What is the pay like?
You can get paid either through the books or just by cash. I was personally on $14 an hour cash for sitting on the back of a tractor de-weeding a pumpkin field, glamorous I know but I don’t like to brag about it . There were other people at the hostel who worked at a cherry factory called ‘Cherry King’ (October, NSW) where they worked for 10 hours a day at $20 an hour, this wasn’t cash but still a fairly attractive wage for regional work. Remember you do get a tax allowance so check out my posts on superannuation/taxes and how to set up a bank account most effectively. Another popular way in which the farmers pay you is by how much fruit or buckets of fruit/vegetables you can pick. I think the cherries were about $20 per container which held 14 kg of cherries. I spoke to one girl who was making $160 a day from this and hated her life because of the work and another guy who picked two baskets a day and he hated his life and also the girl who made $160 a day so if you aren’t very quick or aren’t up for wearing yourself down to a nub then opt for paid hourly work as you can at least take it a little easier knowing you still get paid by the hour.

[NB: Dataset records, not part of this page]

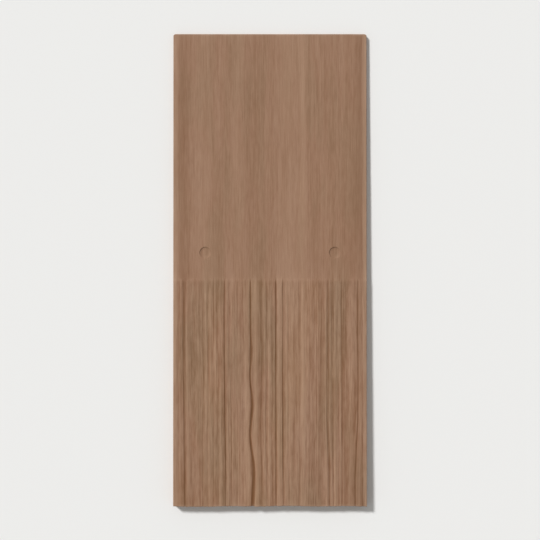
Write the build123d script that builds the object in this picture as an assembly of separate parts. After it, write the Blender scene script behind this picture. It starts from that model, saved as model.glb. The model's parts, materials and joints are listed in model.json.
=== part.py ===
from build123d import *
import os

# One moulded shake shingle: a tapered tile with a split-cedar weather face and a cored, ribbed back.
# It lies on its back. X runs across it, Y runs up the slope from the butt to the head, and Z is up.
# The origin is the centre of the outline on the resting plane. All sizes are in millimetres.

# Overall shape
shake_width = 229.0
shake_length = 559.0
butt_thickness = 16.0
head_thickness = 6.5
head_corner_radius = 3.0
wall_draft = 1.5
butt_wave = 1.0

# Weather face, which stands a little proud of the plain lap above it
grained_length = 266.0
grain_depth = 1.0
lap_ramp = 5.0
edge_radius = 0.8

# Split that wanders down the weather face
split_from_side = 93.0
split_width = 2.6
split_depth = 1.7
split_overrun = 6.0

# Cored back
skin = 4.0
rim = 4.5
rib = 2.5
pocket_columns = 4
pocket_rows = 10
pocket_corner_radius = 4.0

# Nail seats
nail_from_side = 38.0
nail_from_butt = 300.0
nail_seat_radius = 6.5
nail_seat_depth = 0.8
nail_boss_wall = 4.0

# How far a cutter stands out of what it cuts
overcut = 2.0

half_width = shake_width / 2
half_length = shake_length / 2
butt_y = -half_length
head_y = half_length
lap_y = butt_y + grained_length
fall = (butt_thickness - grain_depth - head_thickness) / shake_length

# Butt line: share of the width from the left side, share of butt_wave that the butt stands back there
butt_line = (
    (0.0, 0.5),
    (0.14, 0.0),
    (0.31, 0.6),
    (0.46, 0.2),
    (0.58, 1.0),
    (0.75, 0.3),
    (0.9, 0.8),
    (1.0, 0.2),
)

# Grain grooves: share of the width from the left side, width at the face, share of grain_depth
grain_grooves = (
    (0.063, 2.2, 0.90),
    (0.157, 1.4, 0.50),
    (0.266, 2.0, 0.80),
    (0.334, 1.4, 0.50),
    (0.456, 4.6, 0.60),
    (0.531, 2.0, 0.70),
    (0.572, 2.4, 0.95),
    (0.651, 1.6, 0.60),
    (0.738, 1.8, 0.60),
    (0.806, 2.0, 0.80),
    (0.876, 2.2, 0.85),
    (0.939, 2.4, 0.90),
)

# Split's route: share of grained_length up from the butt, sway to the right of its own straight line,
# share of split_width that it gapes there
split_route = (
    (-0.03, 1.3, 0.80),
    (0.07, 1.7, 0.85),
    (0.15, 2.8, 1.00),
    (0.22, 1.5, 0.90),
    (0.30, -1.3, 0.60),
    (0.38, -0.5, 0.80),
    (0.45, 1.1, 0.95),
    (0.51, -0.2, 0.85),
    (0.56, -1.7, 0.45),
    (0.62, -1.5, 0.60),
    (0.69, -0.4, 1.00),
    (0.76, -1.3, 0.50),
    (0.84, -1.4, 0.55),
    (1.00, -1.4, 0.45),
)


def face_height(y):
    """Height of the weather face's lands at y."""
    return butt_thickness - fall * (y - butt_y)


def lap_height(y):
    """Height of the plain lap at y."""
    return face_height(y) - grain_depth


def across(profile, reach):
    """A solid with this YZ profile, from -reach to reach across the tile."""
    return extrude(Plane.YZ * make_face(profile), reach, both=True)


def plan_prism():
    """The outline seen from above, with its slightly uneven butt, drafted so that it leaves its mould."""
    butt_points = [(-half_width + share * shake_width, butt_y + back * butt_wave) for share, back in butt_line]
    butt_edge = Spline(*butt_points)
    sides = Polyline(butt_points[-1], (half_width, head_y), (-half_width, head_y), butt_points[0])
    outline = make_face([*butt_edge.edges(), *sides.edges()])
    head_corners = outline.vertices().group_by(Axis.Y)[-1]
    outline = fillet(head_corners, head_corner_radius)
    return extrude(outline, butt_thickness + overcut, taper=wall_draft)


def side_prism():
    """The taper seen from the side, with the step down from the weather face to the lap."""
    ramp_end = lap_y + lap_ramp
    profile = Polyline(
        (butt_y - overcut, 0),
        (head_y + overcut, 0),
        (head_y + overcut, lap_height(head_y + overcut)),
        (ramp_end, lap_height(ramp_end)),
        (lap_y, face_height(lap_y)),
        (butt_y - overcut, face_height(butt_y - overcut)),
        close=True,
    )
    return across(profile, half_width + overcut)


def wedge_blank():
    """The solid tapered tile, with its upper edges worn round."""
    blank = plan_prism() & side_prism()
    tops = blank.faces().filter_by(lambda face: face.normal_at().Z > 0.5)
    walls = blank.faces().filter_by(lambda face: abs(face.normal_at().Z) < 0.5)
    wall_edges = walls.edges()
    worn_edges = [edge for edge in tops.edges() if edge in wall_edges]
    return fillet(worn_edges, edge_radius)


def nail_spots():
    """Where the two nails go: on the lap, just above the line that the next course covers."""
    nail_x = half_width - nail_from_side
    nail_y = butt_y + nail_from_butt
    return ((-nail_x, nail_y), (nail_x, nail_y))


def pocket_mouths():
    """Mouths of the moulded pockets, in rows and columns between the rim and the ribs."""
    pitch_x = (shake_width - 2 * rim + rib) / pocket_columns
    pitch_y = (shake_length - butt_wave - 2 * rim + rib) / pocket_rows
    mouth = RectangleRounded(pitch_x - rib, pitch_y - rib, pocket_corner_radius)
    grid = Pos(0, butt_wave / 2)
    return [grid * spot * mouth for spot in GridLocations(pitch_x, pitch_y, pocket_columns, pocket_rows)]


def under_skin():
    """Everything below the skin, which has one thickness under the lap all the way up the taper."""
    profile = Polyline(
        (butt_y, -overcut),
        (head_y, -overcut),
        (head_y, lap_height(head_y) - skin),
        (butt_y, lap_height(butt_y) - skin),
        close=True,
    )
    return across(profile, half_width)


def pocket_cores():
    """The mould's cores, which leave a solid boss standing under each nail seat."""
    cores = extrude(Sketch() + pocket_mouths(), butt_thickness)
    cores = cores & under_skin()
    for x, y in nail_spots():
        cores -= Pos(x, y) * extrude(Circle(nail_seat_radius + nail_boss_wall), butt_thickness)
    return cores


def grain_bars():
    """A V-shaped bar for each grain groove. It lies down the slope, from the lap's step past the butt."""
    run = grained_length + 2 * overcut
    start_y = lap_y + overcut
    section = Plane(origin=(0, start_y, face_height(start_y)), x_dir=(1, 0, 0), z_dir=(0, -1, fall))
    bars = []
    for share, width, depth_share in grain_grooves:
        x = -half_width + share * shake_width
        depth = depth_share * grain_depth
        spread = width / 2 * (depth + overcut) / depth
        notch = Polyline((x, -depth), (x + spread, overcut), (x - spread, overcut), close=True)
        bars.append(extrude(section * make_face(notch), run))
    return bars


def split_strip():
    """The split seen from above, between two splines that draw together and apart."""
    home_x = split_from_side - half_width
    widest_half = split_width / 2
    route = [(home_x + sway, share * grained_length, gape * widest_half) for share, sway, gape in split_route]
    last_x, last_rise, last_half = route[-1]
    route.append((last_x, last_rise + lap_ramp + split_overrun, last_half))
    left = Spline(*[(x - half, butt_y + rise) for x, rise, half in route])
    right = Spline(*[(x + half, butt_y + rise) for x, rise, half in route])
    return make_face([*left.edges(), *right.edges(), Line(left @ 0, right @ 0), Line(left @ 1, right @ 1)])


def split_cutter():
    """The split as a cutter, whose floor keeps one depth below the weather face."""
    start_y = butt_y - grained_length / 2
    above_floor = Polyline(
        (start_y, face_height(start_y) - split_depth),
        (head_y, face_height(head_y) - split_depth),
        (head_y, face_height(start_y) + overcut),
        (start_y, face_height(start_y) + overcut),
        close=True,
    )
    return extrude(split_strip(), butt_thickness + overcut) & across(above_floor, half_width)


def nail_cups():
    """Shallow round seats for the nail heads, square to the lap."""
    cups = []
    for x, y in nail_spots():
        seat = Plane(origin=(x, y, lap_height(y) - nail_seat_depth), x_dir=(1, 0, 0), z_dir=(0, fall, 1))
        cups.append(extrude(seat * Circle(nail_seat_radius), nail_seat_depth + overcut))
    return cups


def shake_tile():
    tile = wedge_blank() - pocket_cores()
    tile -= grain_bars()
    tile -= split_cutter()
    tile -= nail_cups()
    return tile


def main():
    os.makedirs("parts", exist_ok=True)
    tile = shake_tile()
    export_step(tile, "parts/shake_tile.step")
    box = tile.bounding_box()
    print("volume in cubic centimetres:", round(tile.volume / 1000, 1))
    print("lowest corner:", [round(value, 3) for value in box.min])
    print("highest corner:", [round(value, 3) for value in box.max])


main()
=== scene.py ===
# %% [markdown]
# A moulded shake shingle
#
# The real shingle is one piece of plastic and mineral compound, pressed in a steel mould. The upper half
# of that mould was taken from hand-split cedar, so the face has the splits, ridges and fine grain of the
# wood. The solid that is loaded here already has the true size, taper, cored back, main grooves and the
# long wandering split. Blender adds what only the eye needs: fine grain, worn edges and streaked colour,
# with painted shade in the hollows and painted highlights on the crests and edges.

import json
import math

import bmesh
import bpy
import numpy as np
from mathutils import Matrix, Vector
from mathutils.bvhtree import BVHTree


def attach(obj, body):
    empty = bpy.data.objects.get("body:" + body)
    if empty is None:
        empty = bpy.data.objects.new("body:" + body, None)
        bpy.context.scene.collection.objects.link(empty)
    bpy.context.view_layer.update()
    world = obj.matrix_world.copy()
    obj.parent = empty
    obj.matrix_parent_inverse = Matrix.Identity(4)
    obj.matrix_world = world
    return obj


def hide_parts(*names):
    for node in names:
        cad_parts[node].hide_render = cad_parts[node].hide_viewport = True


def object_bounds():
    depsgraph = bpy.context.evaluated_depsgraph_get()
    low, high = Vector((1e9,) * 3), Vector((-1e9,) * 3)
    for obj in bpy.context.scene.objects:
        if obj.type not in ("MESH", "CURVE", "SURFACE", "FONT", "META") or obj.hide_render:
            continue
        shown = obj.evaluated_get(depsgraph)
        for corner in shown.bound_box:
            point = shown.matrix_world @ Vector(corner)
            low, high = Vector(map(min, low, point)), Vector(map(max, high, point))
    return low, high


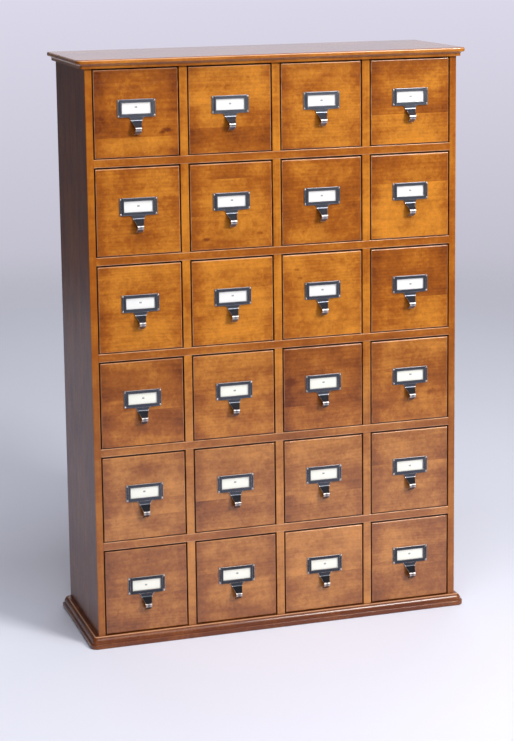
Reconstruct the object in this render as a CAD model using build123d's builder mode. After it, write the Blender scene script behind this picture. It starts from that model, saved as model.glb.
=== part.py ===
from build123d import *
import os

# A card catalogue cabinet: a tall, shallow hardwood carcass with a moulded top and base,
# holding a grid of small drawers, each with a metal label holder that ends in a finger pull.
# Millimetres, +Z up, front towards -Y. Origin: centre of the base board's underside.

# ---- drawer grid
columns = 4
rows = 6
opening_width = 148
opening_height = 150
rail = 14  # thickness of the shelves and of the dividers

# ---- carcass
side_thickness = 12
carcass_depth = 222
back_thickness = 4
back_rabbet = 6  # how far the back panel laps onto each side
dado_depth = 3
dado_stop = 12  # wood left in front of each dado, so that it doesn't show
rail_easing = 0.8
screws_per_shelf = 4
screw_radius = 1.5
screw_head_radius = 3
screw_length = 18
recess_width = 0.8
recess_span = 3.6
recess_depth = 1

# ---- top and base boards
top_thickness = 15
base_thickness = 20
side_overhang = 15
front_overhang = 12
corner_radius = 12
router_clearance = 1  # how far the cutters reach past the wood

# ---- drawers
side_gap = 2
top_gap = 2.5
bottom_gap = 1.2
running_gap = 0.3  # between a drawer's bottom and the shelf under it
front_thickness = 14
front_easing = 2
box_wall = 8
box_height = 120
box_length = 200
bottom_thickness = 3
bottom_rabbet = 3

# ---- label holder with finger pull
holder_width = 65
holder_height = 30
holder_corner = 1.5
holder_rise = 8.6  # its centre above the centre of the drawer front
flange = 1.3
rim_width = 57
rim_stand = 2.6  # height of the raised rim above the drawer front
rim_easing = 1.1
window_width = 49.5
window_height = 18.4
window_easing = 0.4
card_slot_width = 52
card_slot_depth = 1
card_slot_lap = 2  # how far the slot reaches below the window
pull_sheet = 1.6
shoulder_width = 30  # where the neck leaves the holder's bottom edge
neck_width = 18.5  # at the bend
knuckle_width = 10.5
bend_drop = 6.5  # below the holder's bottom edge, as all the drops
knuckle_drop = 19.5
tip_drop = 28
knuckle_reach = 17.2  # out from the drawer front, to where the neck and the tip would meet
tip_reach = 4.5
curl_radius = 4.5
pin_x = 30.6
pin_z = 12.6
pin_head_radius = 1.6
pin_head_height = 1.1
pin_shank_radius = 0.8
pin_length = 9

# ---- worked out
column_pitch = opening_width + rail
row_pitch = opening_height + rail
inner_width = columns * opening_width + (columns - 1) * rail
inner_height = rows * opening_height + (rows - 1) * rail
carcass_width = inner_width + 2 * side_thickness
board_width = carcass_width + 2 * side_overhang
board_depth = carcass_depth + front_overhang
back_y = board_depth / 2
front_y = back_y - carcass_depth
shelf_back_y = back_y - back_thickness
floor_z = base_thickness
ceiling_z = floor_z + inner_height
front_width = opening_width - 2 * side_gap
front_height = opening_height - top_gap - bottom_gap

both_min = (Align.CENTER, Align.MIN, Align.MIN)
os.makedirs("parts", exist_ok=True)


def save(part, label):
    """Label a finished piece and write it under its own name."""
    part.label = label
    export_step(part, f"parts/{label}.step")


def save_group(pieces, places, label):
    """Write one node of separate solids: each of the pieces at each of the places."""
    save(Compound(children=[piece.moved(place) for place in places for piece in pieces]), label)


def opening_x(column):
    """Centre of a column of openings, counted from 0 at the left."""
    return (column - (columns - 1) / 2) * column_pitch


def opening_z(row):
    """Floor of a row of openings, counted from 0 at the top."""
    return ceiling_z - row * row_pitch - opening_height


# ---- top and base boards -------------------------------------------------------------


def moulded_board(level, thickness, cutter):
    """A board with rounded front corners and a moulding along its front and two ends."""
    end_x = board_width / 2
    start_y = back_y + router_clearance
    start = Plane(origin=(-end_x, start_y, level), x_dir=(1, 0, 0), z_dir=(0, -1, 0))
    with BuildPart() as board:
        with BuildSketch(Plane.XY.offset(level)) as plan:
            Rectangle(board_width, board_depth)
            fillet(plan.vertices().group_by(Axis.Y)[0], corner_radius)
        extrude(amount=thickness)
        with BuildLine(Plane.XY.offset(level)) as edge:
            FilletPolyline(
                (-end_x, start_y),
                (-end_x, -back_y),
                (end_x, -back_y),
                (end_x, start_y),
                radius=corner_radius,
            )
        with BuildSketch(start):
            with BuildLine():
                cutter(thickness)
            make_face()
        sweep(path=edge.wire(), mode=Mode.SUBTRACT)
    return board.part


def outside(first, last):
    """Close a cutter's outline round the outside of the board's edge."""
    Polyline(first, (first[0], -router_clearance), (-router_clearance, -router_clearance),
             (-router_clearance, last[1] + router_clearance),
             (last[0], last[1] + router_clearance), last)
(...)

I think it’s fair to say that the average traveller working in regional work can earn anywhere up to $1000-1200 per week (taxed) and as little as $150 per
week for any of the reasons I have expressed above. Either way, have a party, don’t take any of it too seriously as its just menial work and just try and tuck away those 88 days as easily and pain free as you can. I probably shouldn’t say this but many backpackers pay off the farmers to write down more days than they have actually worked, if any at all for that reason. You could get caught out by immigration doing this and not be allowed back to work in the country again. So it is entirely up to you whether you go down this seedy dark back alley route and dance with the devil or not…Good luck guys and girls and who knows I may even see you on the farms.
And on a side note the working hostel which I stayed in called the Griffith International was $120 a week so it worked out around $100 per week cheaper than a city hostel.